Efficiently finding changed nodes

tslocke · December 20, 2021, 10:20am

Plugins often need to scan the entire document for changes. Given that the large majority of changes are likely much smaller than the whole document (e.g. typing) this could be rather inefficient on large documents.

I wanted to share an approach I’ve been using to do this more efficiently. Maybe others can see problems with it, or suggest something simpler. It plays a bit fast and loose with the immutability of nodes.

The idea is to take advantage of the fact that nodes not seen before are always newly created objects. Let’s say I want to disallow empty paragraphs, and I’m doing that with an appendTransaction plugin. I scan the document looking for empty paragraphs and removing them, but as I do this I add some benign marker property to the nodes (all of them), e.g. node['$$done'] = true. Technically I’m violating the immutability of the node, but as long as this change has no observable behaviour (other than making things more efficient) I think that should be OK.

On the next pass I can ignore nodes marked as $$done. They can’t have empty paragraphs inside. If my scan is a top down recursion, I get to skip entire sub-trees that have not been changed.

Typical ProseMirror documents might not have a great deal of hierarchical nesting so the benefit might be minimal, but in my app there is a lot of nesting, so the gains could be significant.

Thoughts? Problems? Not worth it? Better solution?

Extra credit: suppose I have a plugin that needs to appendTransaction and also wants to add decorations.
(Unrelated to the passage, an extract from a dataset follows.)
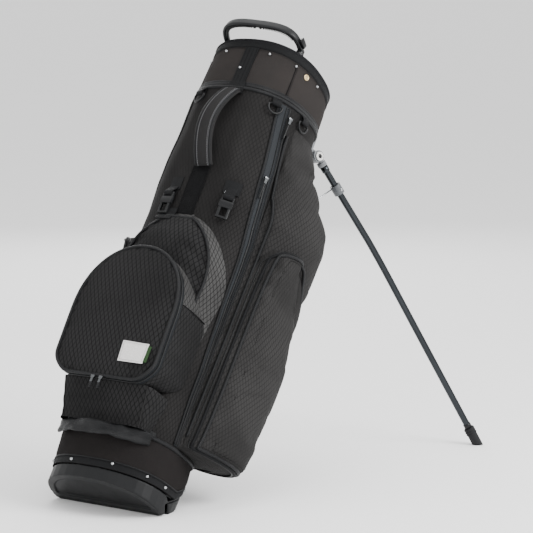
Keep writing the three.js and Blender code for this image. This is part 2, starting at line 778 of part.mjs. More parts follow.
function grabHandle() {
  const width = 38;
  const thickness = 9;
  const top = BODY_TOP - 6;
  const bottom = 590;
  const path = (u, v, lift) => {
    const t = v;
    const z = THREE.MathUtils.lerp(bottom, top, t);
    const standOff = 30 * Math.sin(Math.PI * t) ** 0.8;
    const y = FRONT_LINE + 7 * Math.sin(Math.PI * t) + width * (0.5 - u);
    const x = frontX(FRONT_LINE, z) - 1.5 - standOff - lift;
    return new THREE.Vector3(x, y, z);
  };
  return plate(2, 12, (u, v) => path(u, v, thickness), (u, v) => path(u, v, 0));
}

add('collar_strip', strip(28, COLLAR_BOTTOM + 2, COLLAR_TOP + 8, GAP, 2, FRONT_LINE), 'webbing');
add('grip_strip', strip(36, 490, 586, GAP, 2, FRONT_LINE + 8), 'webbing');
add('grab_handle', grabHandle(), 'webbing');

const PATCH = { x: -162.5, right: -91, left: -36, low: 163, high: 201 };
function patch() {
  const point = (u, v, out) => {
    const y = THREE.MathUtils.lerp(PATCH.right, PATCH.left, u);
    const z = THREE.MathUtils.lerp(PATCH.low, PATCH.high, v);
    return new THREE.Vector3(PATCH.x - out, y, z);
  };
  return plate(1, 1, (u, v) => point(u, v, 1.4), (u, v) => point(u, v, 0));
}
add('blank_patch', patch(), 'patch');

// D-rings hang below the collar on short tabs.
const RING_HALF = 14;
const RING_WIRE = 2;
function dRing(degrees) {
  const top = BODY_TOP - 8;
  const torus = new THREE.TorusGeometry(RING_HALF, RING_WIRE, 6, 14).rotateY(Math.PI / 2);
  const position = torus.attributes.position;
  for (let i = 0; i < position.count; i += 1) {
    const z = position.getZ(i);
    if (z > 0) position.setZ(i, z * 0.3);
  }
  const place = onBag(degrees, top, 6);
  const ahead = onBag(degrees + 2, top, 6);
  const along = Math.atan2(ahead.y - place.y, ahead.x - place.x);
  return torus.rotateZ(along - Math.PI / 2).translate(place.x, place.y, top - 8);
}
const D_RINGS = [['left', -26], ['front', 50], ['right', 86]];
for (const [name, degrees] of D_RINGS) add(`d_ring_${name}`, dRing(degrees), 'mouldedBlack');

// Male buckles for the shoulder straps, each on a short loop of webbing.
function buckle(y, z) {
  const place = onBag(degreesAtY(y, z), z, 9);
  const ahead = onBag(degreesAtY(y - 2, z), z, 9);
  const along = Math.atan2(ahead.y - place.y, ahead.x - place.x);
  const body = box(7, 26, 14);
  const prongs = [-9, 9].map((side) => box(5, 5, 22, 0, side, -16));
  const tip = box(5, 23, 4, 0, 0, -26);
  const barrel = box(6, 24, 5, 0, 0, 14);
  const sides = [-10.5, 10.5].map((side) => box(6, 3, 10, 0, side, 9));
  return joined(body, ...prongs, tip, barrel, ...sides)
    .rotateZ(along + Math.PI / 2)
    .translate(place.x, place.y, z);
}
add('buckle_left', buckle(34, 512), 'mouldedBlack');
add('buckle_right', buckle(-80, 520), 'mouldedBlack');

// Zip sliders with their pulls.
function zipPull() {
  return joined(box(5, 8, 12), box(2.4, 5, 24, -1.2, 0, -14));
}
const LOWER_ZIP = new THREE.Vector3(-153, 9, 126);
for (const [name, side] of [['left', 1], ['right', -1]]) {
  const pull = zipPull().translate(LOWER_ZIP.x, side * LOWER_ZIP.y, LOWER_ZIP.z);
  add(`lower_zip_pull_${name}`, pull, 'steel');
}
function sideZipPull(degrees, z) {
  const place = onBag(degrees, z, 8);
  return zipPull().rotateZ(THREE.MathUtils.degToRad(degrees)).translate(place.x, place.y, z);
}
add('garment_zip_pull', sideZipPull(69, 728), 'steel');
add('channel_zip_pull', sideZipPull(66, 598), 'steel');

// ---------------------------------------------------------------- legs and their linkage
const openRight = new THREE.Vector3(LEG_OPEN_BACK, -LEG_OPEN_OUT, 0);
openRight.z = -Math.sqrt(1 - LEG_OPEN_BACK ** 2 - LEG_OPEN_OUT ** 2);
const hingeAxis = new THREE.Vector3(-LEG_OPEN_OUT, -LEG_OPEN_BACK, 0).normalize();
const outward = new THREE.Vector3().crossVectors(hingeAxis, openRight).normalize();

function along(distance, bow = 0) {
  return HINGE.clone().addScaledVector(openRight, distance).addScaledVector(outward, bow);
}

function groundCut(geometry) {
  const low = acrossBag([
    fromGround(-400, 0), fromGround(1500, 0), fromGround(1500, 900), fromGround(-400, 900),
  ], 1200);
  return common(geometry, low);
}

function legTube() {
  const end = LEG_LENGTH - FOOT_LENGTH;
  const bend = 0.33 * LEG_LENGTH;
  const points = [
    along(22, 1),
    along(bend * 0.5, LEG_BOW * 0.5),
    along(bend * 0.9, LEG_BOW * 0.93),
    along(bend * 1.15, LEG_BOW * 0.95),
    along(bend * 2, LEG_BOW * 0.5),
    along(end, LEG_BOW * (LEG_LENGTH - end) / (LEG_LENGTH - bend)),
  ];
  return roundTube(points, LEG_RADIUS, 12, 10);
}

function legFoot() {
  const start = LEG_LENGTH - FOOT_LENGTH + GAP;
  const neck = cylinderBetween(along(start, 1), along(LEG_LENGTH + 8, 0), FOOT_RADIUS, 16);
  return groundCut(neck);
}

function legFitting() {
  const eye = cylinderBetween(
    HINGE.clone().addScaledVector(hingeAxis, -5),
    HINGE.clone().addScaledVector(hingeAxis, 5),
    12,
    16,
  );
  const neck = cylinderBetween(along(4, 0), along(16, 0), 5, 12);
  const socket = cylinderBetween(along(13.5, 0), along(21.5, 0.5), 9, 16);
  const bore = cylinderBetween(
    HINGE.clone().addScaledVector(hingeAxis, -20),
    HINGE.clone().addScaledVector(hingeAxis, 20),
    3.4,
    12,
  );
  return cut(joined(eye, neck, socket), bore);
}

function legPivot() {
  const shank = cylinderBetween(
    HINGE.clone().addScaledVector(hingeAxis, -17),
    HINGE.clone().addScaledVector(hingeAxis, 6),
    3,
    12,
  );
  const head = cylinderBetween(
    HINGE.clone().addScaledVector(hingeAxis, 5.4),
    HINGE.clone().addScaledVector(hingeAxis, 8),
    7.5,
    20,
  );
  return joined(shank, head);
}

const clampCentre = along(CLAMP_DISTANCE, 3);
const wireTarget = new THREE.Vector3(ROD_TOP.x + 6, -13, ROD_TOP.z);
const wireAxis = new THREE.Vector3(0.27, 0.905, 0.325).normalize();

function clampRing() {
  const bowAt = (d) => (LEG_BOW * d) / (0.33 * LEG_LENGTH);
  const from = CLAMP_DISTANCE - CLAMP_LENGTH / 2;
  const to = CLAMP_DISTANCE + CLAMP_LENGTH / 2;
  const body = cylinderBetween(along(from, bowAt(from)), along(to, bowAt(to)), 10.5, 16);
  const hole = cylinderBetween(
    along(from - 5, bowAt(from)),
    along(to + 5, bowAt(to)),
    LEG_RADIUS + 0.8,
    16,
  );
  const stud = cylinderBetween(
    clampCentre.clone().addScaledVector(wireAxis, 8.5),
    clampCentre.clone().addScaledVector(wireAxis, WIRE_OFFSET - WIRE_RADIUS - GAP),
    3,
    10,
  );
  return joined(cut(body, hole), stud);
}

// Each wire arm turns on a stud on the clamp's inner side and ends just beside the slider.
function wireArm() {
  const from = clampCentre.clone().addScaledVector(wireAxis, WIRE_OFFSET);
  const run = new THREE.Vector3().subVectors(wireTarget, from).normalize();
  return cylinderBetween(from.addScaledVector(run, -4), wireTarget, WIRE_RADIUS, 8);
}

function mirrored(geometry) {
  const copy = geometry.clone().scale(1, -1, 1);
  const index = copy.index ? copy.index.array : null;
  if (index) {
    for (let i = 0; i < index.length; i += 3) [index[i], index[i + 1]] = [index[i + 1], index[i]];
    return copy;
  }
  const position = copy.attributes.position;
  for (let i = 0; i < position.count; i += 3) {
    const a = new THREE.Vector3().fromBufferAttribute(position, i);
    const b = new THREE.Vector3().fromBufferAttribute(position, i + 1);
    position.setXYZ(i, b.x, b.y, b.z);
    position.setXYZ(i + 1, a.x, a.y, a.z);
  }
  return copy;
}

const LEG_PARTS = [
  ['leg_fitting', legFitting(), 'mouldedPale'],
  ['leg_pivot', legPivot(), 'aluminium'],
  ['leg_tube', legTube(), 'darkAluminium'],
  ['leg_foot', legFoot(), 'rubber'],
  ['leg_clamp', clampRing(), 'mouldedGrey'],
  ['wire_arm', wireArm(), 'steel'],
];
for (const [name, geometry, finish] of LEG_PARTS) {
  add(`${name}_right`, geometry, finish);
  add(`${name}_left`, mirrored(geometry), finish);
}

// The bracket sits on the spine just under the collar, with a lug beside each leg.
function legBracket() {
  const low = HINGE.z - 26;
  const high = HINGE.z + 22;
  const point = (u, v, out) => {
    const z = THREE.MathUtils.lerp(low, high, v);
    const y = 78 * (1 - 2 * u);
    return new THREE.Vector3(backX(y, z, out), y, z);
  };
  let bracket = plate(12, 1, (u, v) => point(u, v, 12), (u, v) => point(u, v, 4.2));
  for (const side of [1, -1]) {
    const axis = hingeAxis.clone().setY(side * hingeAxis.y);
    const centre = HINGE.clone().setY(side * HINGE.y);
    const lug = cylinderBetween(
      centre.clone().addScaledVector(axis, -14),
      centre.clone().addScaledVector(axis, -6),
      12,
      14,
    );
    const inward = new THREE.Vector3(-Math.abs(axis.y), -side * axis.x, 0);
    const root = centre.clone().addScaledVector(axis, -10).addScaledVector(inward, 17);
    const arm = box(8, 28, 24).rotateZ(Math.atan2(axis.y, axis.x)).translate(root.x, root.y, root.z);
    bracket = joined(bracket, lug, arm);
    const bore = cylinderBetween(
      centre.clone().addScaledVector(axis, -30),
      centre.clone().addScaledVector(axis, 30),
      3.4,
      12,
    );
    bracket = cut(bracket, bore);
  }
  return bracket;
}
add('leg_bracket', legBracket(), 'mouldedPale');

add('actuator_rod', cylinderBetween(ROD_BOTTOM, ROD_TOP, ROD_RADIUS, 10), 'steel');
const rodTurn = Math.atan2(ROD_TOP.x - ROD_BOTTOM.x, ROD_TOP.z - ROD_BOTTOM.z);
const sliderBlock = cut(
  box(14, 20, 26).rotateY(rodTurn).translate(ROD_TOP.x + 0.4, 0, ROD_TOP.z + 1),
  cylinderBetween(ROD_BOTTOM, ROD_TOP.clone().setZ(ROD_TOP.z + GAP), ROD_RADIUS + GAP, 10),
);
add('slider_block', sliderBlock, 'mouldedBlack');

// Guides hold the rod to the back of the bag.
function rodGuide(z) {
  const x = THREE.MathUtils.lerp(ROD_BOTTOM.x, ROD_TOP.x, (z - ROD_BOTTOM.z) / (ROD_TOP.z - ROD_BOTTOM.z));
  const near = backX(0, z) + 1;
  const far = x + 7;
  const block = box(far - near, 20, 16, (far + near) / 2, 0, z);
  const axis = new THREE.Vector3().subVectors(ROD_TOP, ROD_BOTTOM);
  const from = ROD_BOTTOM.clone().addScaledVector(axis, -0.2);
  return cut(block, cylinderBetween(from, ROD_TOP, ROD_RADIUS + 0.8, 10));
}
add('rod_guide_low', rodGuide(120), 'mouldedBlack');
add('rod_guide_high', rodGuide(420), 'mouldedBlack');

// The origin is at ground level, under the middle of the bag and its opened legs.
const extent = new THREE.Box3().setFromObject(group, true);
group.position.x = -(extent.min.x + extent.max.x) / 2;

export default group;
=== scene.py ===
"""Golf stand bag: looks. Everything is placed in the bag's own frame, in millimetres, then
turned into the row frame: +Z runs from base to mouth, -X is the strap side, -Y the right side."""
import json
import math

import bmesh
import bpy
import numpy as np
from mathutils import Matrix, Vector, noise

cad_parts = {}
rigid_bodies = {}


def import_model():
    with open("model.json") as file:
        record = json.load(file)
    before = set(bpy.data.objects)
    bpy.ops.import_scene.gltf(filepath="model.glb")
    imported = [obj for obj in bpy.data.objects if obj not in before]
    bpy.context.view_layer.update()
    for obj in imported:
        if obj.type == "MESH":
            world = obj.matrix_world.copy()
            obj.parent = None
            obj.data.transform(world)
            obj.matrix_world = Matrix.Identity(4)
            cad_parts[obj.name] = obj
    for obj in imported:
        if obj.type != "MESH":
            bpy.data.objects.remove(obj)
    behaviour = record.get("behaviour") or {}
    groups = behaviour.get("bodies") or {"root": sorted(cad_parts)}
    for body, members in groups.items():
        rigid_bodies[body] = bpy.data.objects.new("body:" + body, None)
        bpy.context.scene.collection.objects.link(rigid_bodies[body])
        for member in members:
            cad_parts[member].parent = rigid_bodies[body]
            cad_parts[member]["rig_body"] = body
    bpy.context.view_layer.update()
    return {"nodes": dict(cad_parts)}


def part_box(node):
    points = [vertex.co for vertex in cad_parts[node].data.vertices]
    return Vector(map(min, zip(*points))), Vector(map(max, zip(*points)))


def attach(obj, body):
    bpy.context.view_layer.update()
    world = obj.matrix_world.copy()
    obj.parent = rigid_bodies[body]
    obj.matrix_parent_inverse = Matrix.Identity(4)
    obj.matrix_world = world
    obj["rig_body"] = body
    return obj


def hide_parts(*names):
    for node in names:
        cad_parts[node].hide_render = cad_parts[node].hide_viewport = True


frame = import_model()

# ---- the bag's own frame
# The bag leans and stands on the edge of its base cup, and the flap's pin lies just behind it.
LEAN = math.radians(35)
COS, SIN = math.cos(LEAN), math.sin(LEAN)
BAR_X, BAR_Z = 12, -52
PIN_BEHIND_BAR = 13
pin_low, pin_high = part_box("flap_pin")
SHIFT = 500 * (pin_low[0] + pin_high[0]) - PIN_BEHIND_BAR
ORIGIN_X = SHIFT - (BAR_X * COS + BAR_Z * SIN)
ORIGIN_Z = BAR_X * SIN - BAR_Z * COS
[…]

How can I use this approach to find the changed nodes once, given these two must be handled in different callbacks, and (as far as I know) the API doesn’t promise to call them in a defined order?

marijn · December 20, 2021, 10:40am

You might be able to make this less hacky using a WeakSet to replace the property. Also this file has a somewhat different approach to the same problem that seems to work well too, and has the advantage that it doesn’t keep potentially problematic external state.

Tangling appendTransaction logic with logic that manages decorations seems like a bad idea. Just do the thing twice, if you have to.

tslocke · December 20, 2021, 11:29am

Thank you! Looks like “this file” mistakenly has the same link as WeakSet.

marijn · December 20, 2021, 1:20pm

Oops, this was the intended link.

PMGod · March 29, 2024, 6:52pm

Link no longer exists, I’m still working out an approach to find changed nodes.

              const oldTr = oldState.tr;
              const oldFrom = oldTr.selection.$from.pos;
              const oldTo = oldTr.selection.$to.pos;

              const newTr = newState.tr;
              const newFrom = newTr.selection.$from.pos;
              const newTo = newTr.selection.$to.pos;

              const oldNodes: Node[] = [];
              oldState.doc.nodesBetween(oldFrom, oldTo, (node) => {
                if(node.attrs.id) {
                  oldNodes.push(node);
                }
              });

              const newNodes: Node[] = [];
              newState.doc.nodesBetween(newFrom, newTo, (node) => {
                if(node.attrs.id) {
                  newNodes.push(node);
                }
              });

Above fails when multiple blocks are copy pasted.

appendTransaction(transactions, oldState, newState) {
          if(newState.doc === oldState.doc) return;

          transactions.map(tr => {
            tr.steps.map(step => {
              if (
                step instanceof ReplaceAroundStep 
                // || step instanceof ReplaceAroundStep 
                ) {
                // console.log("step", step)
                const newNode = newState.doc.nodeAt(step.from);
                console.log("newnode", newNode)
              }
            })
          })

          return null;
        },

This approach was not reliable either

marijn · March 29, 2024, 9:14pm

Here is a link that should still work.